Back in Lithuania, when I was just a kid, a swiss roll wasn’t a big deal. We could buy them pre-packed in a very colourful box, but the taste was awful! They were full of artificial flavours and loads of sugar. If you wanted to get a fast hit of sugar, this was definitely your best choice.
I don’t remember eating this cake very often though. My Mum was a big believer in natural, homemade food (and I am so grateful for this approach) – everything that tasted unnatural, preservatives, junk-food and sugars were a big “no” for her. So, for a long time, I thought that swiss rolls were just a cheap way to get some sugar running through your blood.
Also, because I wasn’t very good at baking, I was never particularly interested in this, or other cakes. This all changed when I watched The Great British Bake Off however. One of the tasks was to bake a swiss roll. Wow! I saw the flavour combinations the contestants were using and felt like I had just opened a new cookery book – passion fruits, mangos, oranges, chocolate – everything was natural, made from scratch and looked bloody delicious! No “artificial flavours” to be found!
It took me quite some time to be brave enough to bake my very first swiss roll but let me tell you guys… it was scrumptious! To be completely honest, it didn’t go exactly as planned the first time, but this is the kind of cake that you need to practice, fail, practice, fail again then try again! Getting a perfect roll and those all-important neat swirls can be really tricky and challenging, but after one success you’ll be a master at this cake. As for the flavour combinations, the sky is the limit – you could go as simple as shop-bought jam or as sumptuous as homemade marmalade with vanilla, chocolate or a peanut butter sponge.
Before you start to bake your swiss roll, here are a few things to remember:
- You can whisk the egg yolks and egg whites separately to get a bigger rise. I tried both methods, but to be honest, often end up whisking everything together. So, if you’re short on time, don’t be afraid of using this option.
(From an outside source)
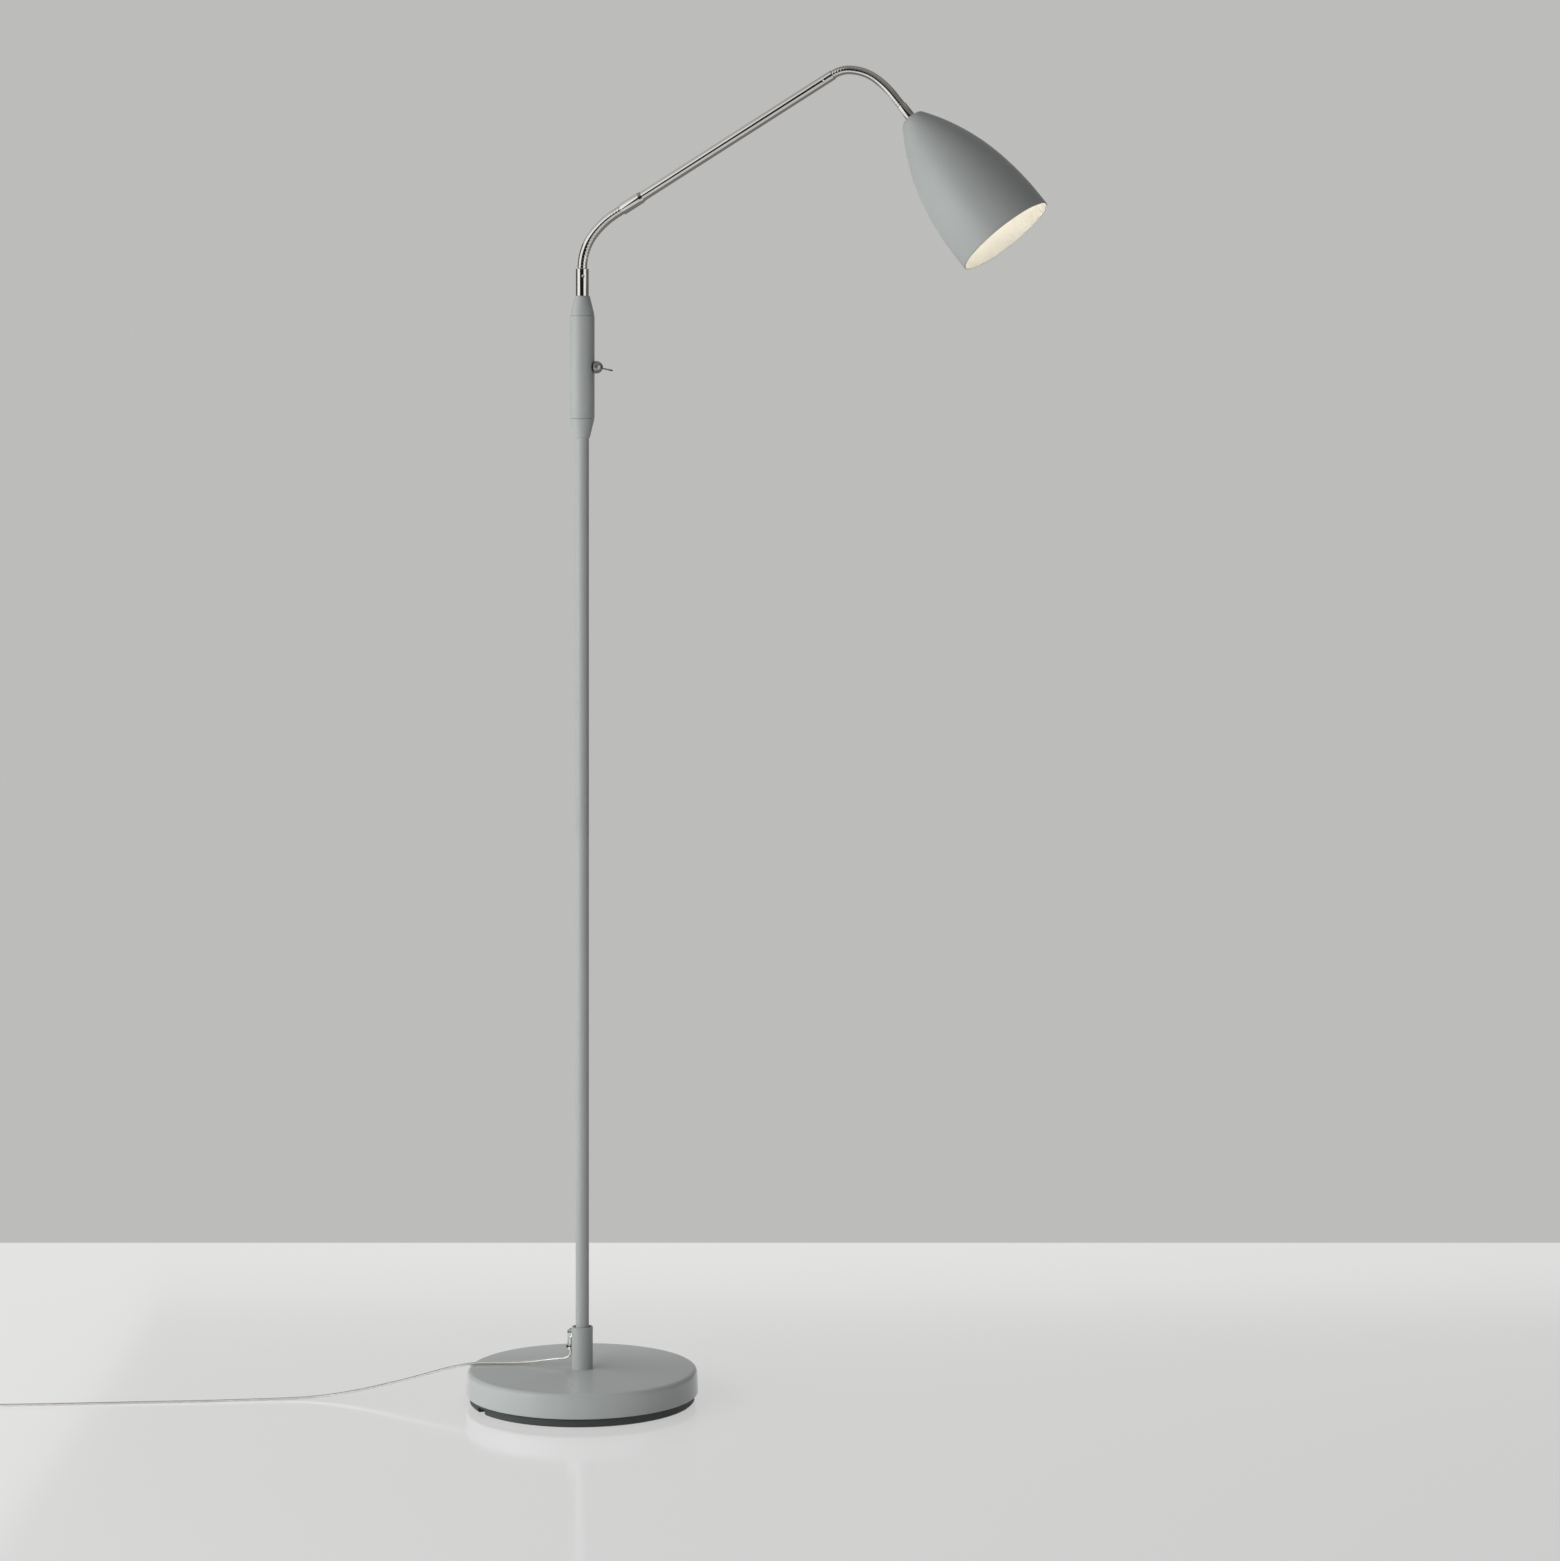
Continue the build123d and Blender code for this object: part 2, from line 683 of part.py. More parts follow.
def shade():
    """Spun metal bell, closed round the ferrule's thread and open at the rim."""
    hole = rod(shade_thread_r + fit, -shade_wall, 2 * shade_wall)
    return along(*shade_top) * (bell(0) - bell(shade_wall) - hole)


def shade_locknut():
    """Nut that clamps the shade to the ferrule."""
    return along(*shade_top) * hex_nut(locknut_across, locknut_height, shade_thread_r + fit, shade_wall)


def lampholder_cap():
    """Cap of the lampholder, screwed on the ferrule's thread."""
    low, high = holder_cap
    inside = holder_cap_r - holder_cap_wall
    cap = turned([
        (shade_thread_r + fit, low), (holder_cap_r, low, holder_cap_bevel), (holder_cap_r, high),
        (inside, high), (inside, high - holder_cap_lap), (shade_thread_r + fit, high - holder_cap_lap),
    ])
    return along(*shade_top) * cap


def lampholder():
    """Lampholder body with the bulb's socket."""
    low = holder_cap[1]
    band, band_end = holder_band
    socket = holder_end - holder_socket_depth
    body = turned([
        (0, low), (holder_cap_r, low), (holder_r, band), (holder_r, band_end),
        (holder_skirt_r, band_end + holder_step), (holder_skirt_r, holder_end, holder_bevel),
        (bulb_cap_r + fit, holder_end), (bulb_cap_r + fit, socket), (0, socket),
    ])
    return along(*shade_top) * body


def bulb_cap():
    """Screw cap of the bulb, seated in the socket."""
    low = holder_end - holder_socket_depth
    tip_r, tip = bulb_contact
    cap = turned([(0, low), (tip_r, low), (bulb_cap_r, low + tip), (bulb_cap_r, holder_end), (0, holder_end)])
    return along(*shade_top) * cap


def bulb_glass():
    """Small round bulb."""
    centre = bulb_end - bulb_r
    neck_end = centre - math.sqrt(bulb_r**2 - bulb_neck_r**2)
    neck = Polyline((0, bulb_end), (0, holder_end), (bulb_neck_r, holder_end), (bulb_neck_r, neck_end))
    globe = ThreePointArc((bulb_neck_r, neck_end), (bulb_r, centre), (0, bulb_end))
    return along(*shade_top) * lathe(make_face([neck, globe]))


# ---------------------------------------------------------------- leads inside
def flat_section(point, heading, side):
    """The cord's flat six-sided section, square to heading and wide along side."""
    wide, flat, thick = cord_width / 2, cord_flat / 2, cord_thick / 2
    corners = [(wide, 0), (flat, thick), (-flat, thick), (-wide, 0), (-flat, -thick), (flat, -thick)]
    return Plane(origin=point, x_dir=side, z_dir=heading) * make_face(Polyline(corners, close=True))


def pole_lead():
    """The cord's inner end, from the clamp through the pole to the switch."""
    points = lead_points()
    path = FilletPolyline(*points, radius=cord_width)
    return sweep(flat_section(points[0], (0, 0, 1), (0, -1, 0)), path)


def housing_lead():
    """Lead from the switch through the lower ferrule."""
    return rod(lead_r, switch_height + switch_case_size[2] / 2 + fit, lower_mouth - neck_grip)


def arm_lead():
    """Lead along the arm."""
    return along(*arm_start) * rod(lead_r, neck_grip, arm_length - neck_grip)


# ---------------------------------------------------------------- cord, coil and plug
def rounded_path(points):
    """Straight runs through points joined by arcs as large as the runs allow, and the arcs' radii."""
    vectors = [Vector(*point) for point in points]
    radii = []
    for before, corner, after in zip(vectors, vectors[1:], vectors[2:]):
        run_in, run_out = corner - before, after - corner
        half_turn = math.radians(run_in.get_angle(run_out)) / 2
        radii.append(0.45 * min(run_in.length, run_out.length) / math.tan(half_turn))
    return FilletPolyline(*vectors, radius=radii), radii


def swept_cord(name, path, side):
    """The flat cord along a path, wide along side where it starts, with its length and volume printed."""
    section = flat_section(path @ 0, path % 0, side)
    cord = sweep(section, path)
    ratio = cord.volume / section.area / path.length
    print(name, "length", round(path.length, 1), "volume ratio", round(ratio, 4))
    return cord


def cord_points():
    """Bends of the cord from the clamp to the coil."""
    leave = (-cord_out, 0.0, clamp_low)
    return [leave, (-cord_out, 0.0, clamp_low - cord_drop), *cord_route, coil_start]


def cord_run():
    """The cord from the clamp to the coil."""
    path, radii = rounded_path(cord_points())
    print("cord radii", [round(radius, 1) for radius in radii])
    return swept_cord("cord run", path, (0, -1, 0))


def coil_axes(turn):
    """Directions along and into the coil after a number of turns."""
    angle = coil_heading + 2 * math.pi * turn
    ahead = Vector(math.cos(angle), math.sin(angle), 0)
    return ahead, Vector(0, 0, 1).cross(ahead)


def coil_place(turn):
    """Point and direction on the coil after a number of turns."""
    if turn <= turns_in:
        radius, slope, rise = coil_r - turn * pitch, -pitch, 0.0
    elif turn < turns_in + turns_climb:
        radius, slope, rise = coil_r - turns_in * pitch, 0.0, (turn - turns_in) / turns_climb * layer
    else:
        radius, slope, rise = coil_r - (2 * turns_in + turns_climb - turn) * pitch, pitch, layer
    ahead, inward = coil_axes(turn)
    centre = Vector(*coil_start) + coil_axes(0)[1] * coil_r
    point = centre - inward * radius + Vector(0, 0, rise)
    return point, (ahead - inward * (slope / (2 * math.pi * radius))).normalized()


def biarc(start, ahead, end, onward):
    """Two arcs that leave start along ahead and reach end along onward."""
    span = end - start
    both = ahead + onward
    spread = 2 * (1 - ahead.dot(onward))
    reach = (math.sqrt(span.dot(both) ** 2 + spread * span.dot(span)) - span.dot(both)) / spread
    middle = (start + ahead * reach + end - onward * reach) * 0.5
    first = TangentArc(start, middle, tangent=ahead)
    return [first, TangentArc(middle, end, tangent=first % 1)]


def coil_path():
    """Biarcs of half a turn that spiral in on the floor, climb, and spiral out on top."""
    halves = [k / 2 for k in range(int(2 * coil_turns) + 1)]
    stations = halves + [coil_turns] * (halves[-1] < coil_turns)
    arcs = []
    for turn, following in zip(stations, stations[1:]):
        arcs += biarc(*coil_place(turn), *coil_place(following))
    return Wire([arc.edge() for arc in arcs])


def least_gap(path):
    """Least gap between turns that pass each other, on points along the path."""
    points = [path @ (k / gap_points) for k in range(gap_points + 1)]
    skip = int(gap_points * 4 * cord_width / path.length)
    bevel = math.atan2(cord_width / 2 - cord_flat / 2, cord_thick / 2)
    least = cord_width
    for i, here in enumerate(points):
        for there in points[i + skip:]:
            beside = math.hypot(here.X - there.X, here.Y - there.Y)
            above = abs(here.Z - there.Z)
            slant = beside * math.cos(bevel) + above * math.sin(bevel) - cord_width * math.cos(bevel)
            least = min(least, max(beside - cord_width, above - cord_thick, slant))
    return least


def cord_coil():
    """The put-away length of the cord, in flat turns on and beside each other."""
    path = coil_path()
    gap = least_gap(path)
    print("coil turns", coil_turns, "least gap", round(gap, 2), "enough" if gap > gap_needed else "TOO SMALL")
    return swept_cord("cord coil", path, (path % 0).cross(Vector(0, 0, 1)))


def tail_points():
    """Bends of the cord's tail from the coil to the plug."""
    point, ahead = coil_place(coil_turns)
    rise = plug_axis_height - point.Z
    spots = ((0.0, 0.0), (0.35, 0.0), (0.65, 1.0), (1.0, 1.0))
    return [point + ahead * (tail_length * share) + Vector(0, 0, rise * lift) for share, lift in spots]


def cord_tail():
    """The short length from the coil to the plug."""
    path, radii = rounded_path(tail_points())
    print("tail radii", [round(radius, 1) for radius in radii])
    return swept_cord("cord tail", path, (path % 0).cross(Vector(0, 0, 1)))


def plug_plane():
    """Plane at the plug's cord end, its normal along the plug."""
    end, before = tail_points()[-1], coil_place(coil_turns)[1]
    return Plane(origin=end, x_dir=before.cross(Vector(0, 0, 1)), z_dir=before)


def plug_sleeve():
    """Tapered strain relief, which meets the cord's end face to face."""
    return plug_plane() * turned([(0, 0), (sleeve_small_r, 0, sleeve_bevel), (sleeve_large_r, sleeve_length),
                                  (0, sleeve_length)])


def plug_flank(back, front):
    """Half outline of the plug seen square to one of its sides, given its two sizes."""
    shoulder = sleeve_length + plug_shoulder * plug_length
    end = sleeve_length + plug_length
    half = [(back / 2, sleeve_length), (front / 2, shoulder), (front / 2, end)]
    return make_face(Polyline(half + [(-r, z) for r, z in reversed(half)], close=True))


def plug_body():
    """Flat plug body, tapering to the cord."""
    flat = extrude(Plane.XZ * plug_flank(plug_back[0], plug_front[0]), plug_front[1] / 2, both=True)
    flat = fillet(flat.edges().filter_by(Axis.Y), plug_round)
    slab = extrude(Plane.YZ * plug_flank(plug_back[1], plug_front[1]), plug_front[0], both=True)
    return plug_plane() * (flat & slab)


def plug_pins():
    """Two round pins."""
    base = sleeve_length + plug_length
    pin = turned([(0, base), (pin_r, base), (pin_r, base + pin_length, pin_bevel), (0, base + pin_length)])
    sides = (-pin_spacing / 2, pin_spacing / 2)
    return Compound([(plug_plane() * Pos(side, 0, 0) * pin).solid() for side in sides])


# ---------------------------------------------------------------- assembly
makers = (
    base_cover, base_weight, base_bottom_plate, base_stem, base_washer, base_nut, pole_foot, cord_clamp,
    clamp_screws, pole_tube, pole_lead, housing_lower_cone, housing_stem, housing_nut, housing_tube,
    housing_upper_cone, housing_lead, switch_case, switch_bushing, switch_washer, switch_dome_nut,
    switch_lever, lower_ferrule, arm_ferrule, arm_tube, arm_lead, shade_ferrule, shade, shade_locknut,
    lampholder_cap, lampholder, bulb_cap, bulb_glass, cord_run, cord_coil, cord_tail, plug_sleeve, plug_body,
    plug_pins,
)


def main():
    """Write every piece of the lamp to a file of its own."""
    os.makedirs("parts", exist_ok=True)
    pieces = {maker.__name__: maker() for maker in makers}
    pieces.update(lower_neck.pieces())
    pieces.update(upper_neck.pieces())
    for name, piece in pieces.items():
        export_step(piece, f"parts/{name}.step")


if __name__ == "__main__":
    main()
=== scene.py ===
"""The gooseneck reading floor lamp dressed for its picture: wound polished necks, powder-coated metal, a
lit enamelled shade, a clear twin cord and the studio around them. Lengths are metres; mm turns millimetres
into metres."""

import json
import math

import bpy
from mathutils import Matrix, Vector


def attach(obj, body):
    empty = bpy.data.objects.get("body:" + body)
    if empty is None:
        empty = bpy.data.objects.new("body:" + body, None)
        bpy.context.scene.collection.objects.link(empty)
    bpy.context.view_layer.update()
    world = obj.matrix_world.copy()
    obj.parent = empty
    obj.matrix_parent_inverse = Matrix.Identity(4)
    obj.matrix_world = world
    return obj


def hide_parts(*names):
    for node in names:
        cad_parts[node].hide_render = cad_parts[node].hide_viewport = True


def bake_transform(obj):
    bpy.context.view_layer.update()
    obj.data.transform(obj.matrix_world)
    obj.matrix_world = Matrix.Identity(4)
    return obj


mm = 0.001
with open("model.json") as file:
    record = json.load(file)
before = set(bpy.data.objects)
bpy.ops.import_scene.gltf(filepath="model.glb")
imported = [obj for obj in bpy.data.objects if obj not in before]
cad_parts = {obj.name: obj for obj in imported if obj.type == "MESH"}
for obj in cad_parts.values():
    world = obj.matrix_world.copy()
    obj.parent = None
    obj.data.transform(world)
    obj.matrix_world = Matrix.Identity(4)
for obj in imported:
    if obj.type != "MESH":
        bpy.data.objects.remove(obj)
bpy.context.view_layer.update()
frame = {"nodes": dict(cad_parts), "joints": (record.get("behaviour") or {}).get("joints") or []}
nodes = frame["nodes"]

# ---------------------------------------------------------------- sizes shared with the CAD part
base_r = 113.0 * mm
base_top = 32.0 * mm
cover_low = 8.4 * mm
pole_r = 6.5 * mm
pole_top = 951.0 * mm
housing_r = 12.0 * mm
cone_r = 7.3 * mm
cone_low = 940.0 * mm
housing_low = 959.0 * mm
housing_high = 1059.5 * mm
cone_high = 1078.5 * mm
lower_mouth = 1105.2 * mm
switch_height = 1009.0 * mm
arm_r = 5.0 * mm
arm_length = 249.0 * mm
ferrule_r = 6.0 * mm
ferrule_length = 24.5 * mm
shade_ferrule_r = 4.95 * mm
shade_ferrule_length = 15.0 * mm
shade_rim_r = 49.5 * mm
shade_length = 147.5 * mm
shade_wall = 1.2 * mm
lower_crest = 4.9 * mm
lower_bore = 4.97 * mm  # inside the ferrules that hold the lower neck
upper_crest = 4.35 * mm
upper_bore = 4.42 * mm  # and the upper neck
cord_width = 4.4 * mm
cord_thick = 2.2 * mm


# ---------------------------------------------------------------- materials
class Nodes:
    """A material's node tree with short calls for what this scene needs."""

    def __init__(self, name):
        self.material = bpy.data.materials.new(name)
        self.material.use_nodes = True
        self.tree = self.material.node_tree
        self.shader = self.tree.nodes["Principled BSDF"]

    def set(self, **values):
        """Values of the shader's own sockets, with _ for a space."""
        for name, value in values.items():
            self.shader.inputs[name.replace("_", " ")].default_value = value
        return self

    def add(self, kind):
        return self.tree.nodes.new(kind)

    def link(self, out, into):
        self.tree.links.new(out, into)

    def noise(self, scale, detail):
        """Noise over the piece, of a scale per metre."""
        where = self.add("ShaderNodeTexCoord")
        node = self.add("ShaderNodeTexNoise")
        for name, number in (("Scale", scale), ("Detail", detail), ("Roughness", 0.55)):
            node.inputs[name].default_value = number
        self.link(where.outputs["Object"], node.inputs["Vector"])
        return node.outputs["Fac"]

    def ramp(self, value, low, high, start=0.3, end=0.7):
        """A value or colour that runs from low to high as value runs from start to end."""
        if isinstance(low, tuple):
            node = self.add("ShaderNodeValToRGB")
            node.color_ramp.elements[0].position = start
            node.color_ramp.elements[0].color = (*low, 1)
            node.color_ramp.elements[1].position = end
            node.color_ramp.elements[1].color = (*high, 1)
            self.link(value, node.inputs["Fac"])
            return node.outputs["Color"]
        node = self.add("ShaderNodeMapRange")
        for name, number in (("From Min", start), ("From Max", end), ("To Min", low), ("To Max", high)):
            node.inputs[name].default_value = number
        self.link(value, node.inputs["Value"])
        return node.outputs["Result"]

    def bump(self, height, strength, distance):
        """Relief of a depth, which ends the material's shader."""
        node = self.add("ShaderNodeBump")
        node.inputs["Strength"].default_value = strength
        node.inputs["Distance"].default_value = distance
        self.link(height, node.inputs["Height"])
        self.link(node.outputs["Normal"], self.shader.inputs["Normal"])
        return self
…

- You need to roll up the cake while it is warm. Don’t wait for too long, otherwise you won’t get those swirls.
- Adding sugar or cocoa powder on the baking sheet before you roll up the cake isn’t strictly necessary, but helps your cake not stick to the baking sheet.
- Let your cake cool completely. It might take up to 2 hours, but it is worth the wait.
I used cherries for my jam, but do not restrict yourself to this. You can use blueberries, strawberries, peaches – any berries or fruits you can find in your fridge.
50g brown sugar
80g plain flour
30g cocoa powder
1 teaspoon baking powder
1 tablespoon instant coffee
2 tablespoons boiling water
Pinch of salt
1 tablespoon of cocoa powder or brown sugar
300ml double cream
60g icing sugar
The zest of one lemon
100g dark chocolate
100ml double cream
- Preheat the oven to 180 degrees.
- Prepare your cherry jam: pit the cherries and halve them. Add to a saucepan with a little bit of water, sugar, lime juice and zest. Heat everything for 10-15 minutes or until everything turns to a thick consistency.
- Pour boiling water into cocoa powder and instant coffee. It should turn to paste. If these ingredients don’t dissolve, add a little bit more boiling water.
- Whisk the eggs with sugar until they have doubled in size (for around 5 minutes).
- Add the flour and baking powder, a pinch of salt and mix everything together.
- Using a spatula, fold the flour and coffee paste into the egg mixture. Gently mix everything together.
- Spread the batter into your baking tray lined with a baking sheet. Bake it for 10-12 minutes. Always keep an eye on it, because you don’t want to overbake it.
- After the cake is baked, take it from the baking pan onto a baking sheet bigger than the cake (sprinkle some brown sugar on cocoa powder on top of this sheet). Peel off the baking paper from your cake (the one that went in the oven) and add a fresh piece of baking paper on top of your cake. You want to have this combination: baking paper, sugar/cocoa powder layer, cake and baking paper.
- Start rolling your cake from the narrow end. The cake is supposed to be still warm, so gently press your cake and roll till the end. Let it cool completely.
- While the cake is cooling, make a whipping cream filling: whip the double cream with a hand mixer, add icing sugar and lemon zest. Mix the cream until stiff peaks form.
- Prepare your chocolate ganache: place the chopped chocolate in a bowl, add the double cream and place the bowl on top of another a bowl or saucepan containing boiling water. Mix the chocolate until it melts and combines together.
- Assemble the cake: unroll the cake (make sure it is completely cool), spread whipped cream evenly on top, leaving 1cm from the corners. Add cherry jam on top of the cream. Gently roll the cake back up.
- Pour ganache all over the cake. Before you cut it, let it sit in the fridge for an hour.
Et voila! One completely natural, completely homemade and completely delicious swiss roll. Do let me know how you get on with the recipe – I’d love to see your pictures. Good luck, and happy baking.